C7 needs a Wayland compositor on ampere (the `widget.dmabuf.force-enabled` pref unlock path requires a real DMA-BUF surface to negotiate against). When a future iteration first stands up a graphical session on ampere — likely either (a) the firefox-consumer iteration after AV1 lands, or (b) a dedicated UX sub-iteration — C7 lands there.
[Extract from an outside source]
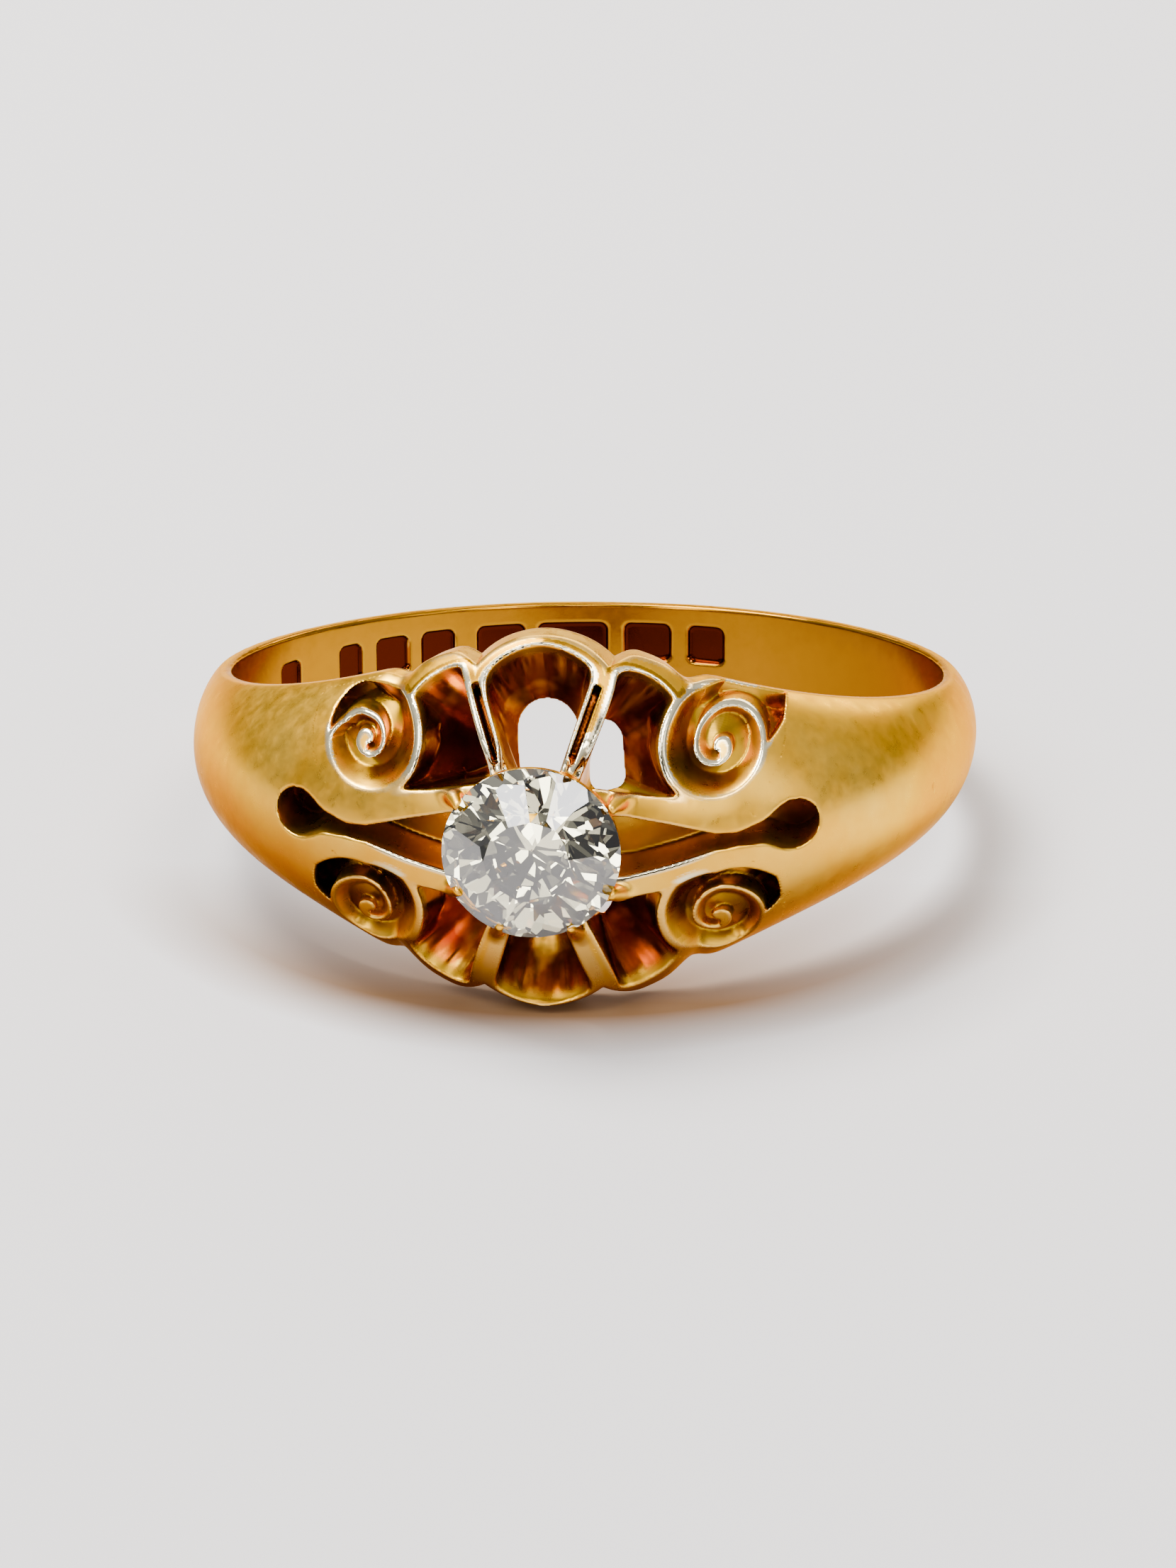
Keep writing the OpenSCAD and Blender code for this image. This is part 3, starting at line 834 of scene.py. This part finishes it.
# ----------------------------------------------------------------------- stone
GIRDLE_HALF, CROWN_HIGH, PAVILION_LOW = 0.05, 0.72, 1.61
TABLE_TURN = math.radians(9)
# facet rows: how many, shift in facets, slope in degrees, and the radius and height from the
# girdle's edge of a point on each facet
GIRDLE_POINT = (0.985 * STONE_R, 0.0)
CROWN_ROWS = [(8, 0.0, 38, GIRDLE_POINT), (16, 0.5, 43, GIRDLE_POINT),
              (16, 0.25, 33, (0.8 * STONE_R, 0.28)), (8, 0.5, 24, (1.02, CROWN_HIGH - 0.03))]
PAVILION_ROWS = [(8, 0.0, 41, GIRDLE_POINT), (16, 0.5, 42.5, GIRDLE_POINT),
                 (16, 0.25, 37, (1.0, 0.85))]
# section of the bearing: radius, and height above the girdle's middle
BEARING = [(1.68, -0.5), (1.9, -0.2), (1.96, -0.08), (2.0, -0.05), (2.03, -0.1), (2.02, -0.2),
           (1.84, -0.52)]


def cut(bm, normal, point):
    """Cuts one flat facet: everything beyond the plane goes and the hole is filled."""
    geom = bm.verts[:] + bm.edges[:] + bm.faces[:]
    res = bmesh.ops.bisect_plane(bm, geom=geom, plane_co=point, plane_no=normal,
                                 clear_outer=True, dist=1e-7)
    edges = [e for e in res["geom_cut"] if isinstance(e, bmesh.types.BMEdge)]
    if edges:
        bmesh.ops.contextual_create(bm, geom=edges)


def facet_row(bm, count, shift, slope, point, side):
    """Facets of nearly equal slope round the stone, above (side 1) or below the girdle (-1)."""
    radius, height = point
    for i in range(count):
        slip = math.sin(37.7 * i + 11.3 * count + 5.1 * shift)
        a = 2 * math.pi * (i + shift + 0.08 * slip) / count
        tilt = math.radians(slope) + 0.03 * math.sin(23.9 * i + 7.7 * count)
        n = Vector((math.cos(a) * math.sin(tilt), math.sin(a) * math.sin(tilt),
                    side * math.cos(tilt)))
        cut(bm, n, Vector((math.cos(a) * radius, math.sin(a) * radius,
                           side * (GIRDLE_HALF + height))))


def make_stone(mat):
    """Old-cut stone, cut from a cylinder as wide as its girdle."""
    bm = bmesh.new()
    bmesh.ops.create_cone(bm, cap_ends=True, segments=64, radius1=STONE_R, radius2=STONE_R,
                          depth=6.0)
    cut(bm, Vector((0, 0, 1)), Vector((0, 0, GIRDLE_HALF + CROWN_HIGH)))
    for row in CROWN_ROWS:
        facet_row(bm, *row, 1)
    for row in PAVILION_ROWS:
        facet_row(bm, *row, -1)
    cut(bm, Vector((0, 0, -1)), Vector((0, 0, -GIRDLE_HALF - PAVILION_LOW)))
    bmesh.ops.remove_doubles(bm, verts=bm.verts, dist=1e-4)
    me = bpy.data.meshes.new("diamond")
    bm.to_mesh(me)
    bm.free()
    turn = Matrix.Rotation(math.radians(90), 4, "X") @ Matrix.Rotation(TABLE_TURN, 4, "Z")
    squash = Matrix.Diagonal((1, 1, STONE_SQUASH, 1))
    shift = Matrix.Translation((STONE_SHIFT[0], -GIRDLE_Y - GIRDLE_HALF, STONE_SHIFT[1]))
    me.transform(Matrix.Scale(MM, 4) @ LAY @ shift @ squash @ turn)
    ob = bpy.data.objects.new("diamond", me)
    bpy.context.scene.collection.objects.link(ob)
    me.materials.append(mat)
    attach(ob, "root")
    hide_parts("stone")


def make_seat(mat):
    """Bearing: a thin ring that shows as a fine line round the girdle."""
    n, k = 96, len(BEARING)
    pts, quads = [], []
    for i in range(n):
        a = 2 * math.pi * i / n
        for rad, h in BEARING:
            pts.append((rad * math.cos(a) + STONE_SHIFT[0], -(GIRDLE_Y + h),
                        rad * math.sin(a) * STONE_SQUASH + STONE_SHIFT[1]))
    for i in range(n):
        for j in range(k):
            quads.append((i * k + j, i * k + (j + 1) % k,
                          (i + 1) % n * k + (j + 1) % k, (i + 1) % n * k + j))
    ob = add_mesh("bearing", np.array(pts), np.array(quads))
    ob.data.materials.append(mat)
    ob.data.set_sharp_from_angle(angle=math.radians(40))
    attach(ob, "root")
    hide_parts("seat_ring")


# --------------------------------------------------------------- floor and light
# in metres, like every place below
FLOOR_HALF, FLOOR_GAP = 0.6, 0.00002
# small bright lamps high in the room, for the sparkle of stone and rims: direction, and the
# cosine of the angle that each one covers
LAMPS = [((-0.50, -0.45, 0.74), 0.975), ((0.42, -0.30, 0.86), 0.975),
         ((-0.42, -0.82, 0.39), 0.988), ((0.54, -0.74, 0.40), 0.988),
         ((0.10, -0.66, 0.745), 0.99), ((-0.14, -0.975, 0.17), 0.992)]
LAMP_SOFT, LAMP_POWER = 0.006, 12.0
ROOM = (0.97, 0.96, 0.97, 1)


def make_floor(mat):
    floor_z = cad_box[0][2] - FLOOR_GAP
    me = bpy.data.meshes.new("floor")
    s = FLOOR_HALF
    me.from_pydata([(-s, -s, floor_z), (s, -s, floor_z), (s, s, floor_z), (-s, s, floor_z)],
                   [], [(0, 1, 2, 3)])
    ob = bpy.data.objects.new("floor", me)
    bpy.context.scene.collection.objects.link(ob)
    me.materials.append(mat)


def area_light(name, where, size, watts, tint):
    """Soft lamp that shines at the middle of the ring."""
    data = bpy.data.lights.new(name, "AREA")
    data.shape = "RECTANGLE"
    data.size, data.size_y = size
    data.energy = watts
    data.color = tint
    ob = bpy.data.objects.new(name, data)
    ob.location = where
    ob.rotation_euler = (-Vector(where)).to_track_quat("-Z", "Y").to_euler()
    bpy.context.scene.collection.objects.link(ob)


def make_world():
    """Room that brightens upwards, dark where the photographer stands, with six lamps."""
    world = bpy.data.worlds.new("world")
    world.use_nodes = True
    nt = world.node_tree
    back = nt.nodes["Background"]
    coord = nt.nodes.new("ShaderNodeTexCoord").outputs["Generated"]
    split = nt.nodes.new("ShaderNodeSeparateXYZ")
    nt.links.new(coord, split.inputs[0])
    sky = ramp_node(nt, split.outputs["Z"], 0.0, 0.9, 0.23, 0.82)
    shade = ramp_node(nt, toward(nt, coord, (0.10, -0.86, 0.50)), 0.60, 0.90, 1.0, 0.03)
    strength = math_node(nt, "MULTIPLY", sky, shade)
    for way, edge in LAMPS:
        lamp = ramp_node(nt, toward(nt, coord, way), edge, edge + LAMP_SOFT, 0.0, LAMP_POWER)
        strength = math_node(nt, "ADD", strength, lamp)
    nt.links.new(strength, back.inputs["Strength"])
    back.inputs["Color"].default_value = ROOM
    bpy.context.scene.world = world


def make_light():
    area_light("key", (-0.10, 0.06, 0.24), (0.14, 0.14), 1.6, (1.0, 0.99, 0.97))
    area_light("fill", (0.24, -0.10, 0.12), (0.10, 0.12), 0.08, (1.0, 0.98, 0.95))
    area_light("rim", (0.03, 0.26, 0.10), (0.25, 0.06), 0.30, (1.0, 0.99, 0.98))
    make_world()


gold = gold_material()
make_gold(gold)
make_seat(gold)
make_stone(stone_material())
make_floor(cloth_material())
make_light()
It is NOT a missing rig prerequisite that iter1 should have fixed; it's a scope boundary.
The vendor-default pref file is shipped correctly: `/usr/lib/firefox-fourier/defaults/preferences/rockchip-fourier-defaults.js` contains the three required prefs (`widget.dmabuf.force-enabled`, `media.hardware-video-decoding.force-enabled`, `media.ffvpx-hw.enabled` all `true`) per `marfrit-packages#8`. So C7 is "ready to run, just needs a compositor."
## State to carry forward to iter2+
**Carries (state):**
- Backend source pin `7ac934e` (iter38b)
- Hand-build over the broken CI package binary remains the install method until `marfrit-packages#17` is fixed
- Source clips in `~/measurements/encoded/` on ampere (5 codecs encoded, immutable)
- Per-codec C4 floors as refined above (VP8 ≥ 1.000, MPEG-2 ≥ 0.9997, H.264 documented)
- Reboot authorization for ampere when v4l2 stack wedges (per Phase 0 operator decision)
**Does NOT carry (data):**
- The Phase 3 N=3 FPS numbers are iter1-anchor only. iter2/3/4 measure their own anchors per their Phase 1 success criteria, with the iter1 N=3 mean as **reference history**.
**New work items unblocked by iter1 close:**
- iter2: HEVC fix experiment via kernel-agent#11
- iter3: VP9 enablement experiment via kernel-agent#12
- iter4: AV1 backend iter39 via libva-v4l2-request-fourier#2
- (potential) UX sub-iteration to validate C7 once a compositor is up on ampere
## What did NOT happen in iter1 (for clarity)
- No code changes to libva backend, mpv-fourier, ffmpeg-v4l2-request-fourier, firefox-fourier, kernel.
- No `pacman -Syu` on ampere (deliberate per Phase 2 constraint 1; libva hand-build override would have been silently reverted).
- No SDDM auto-login configuration (would have been scope creep; C7 deferred instead).
- No re-encoding of test clips (immutable for the campaign).
## Phase 8 hand-off
Memory entry will distill the iter1 lesson: campaigns on a new host with a known-good backend benefit from a "characterize-and-baseline" iteration *before* any change-the-system iteration; the baseline establishes the floor that change-iterations regress against, and surfaces blockers as separate issue threads rather than letting them conflate into the change-iteration's debug loop.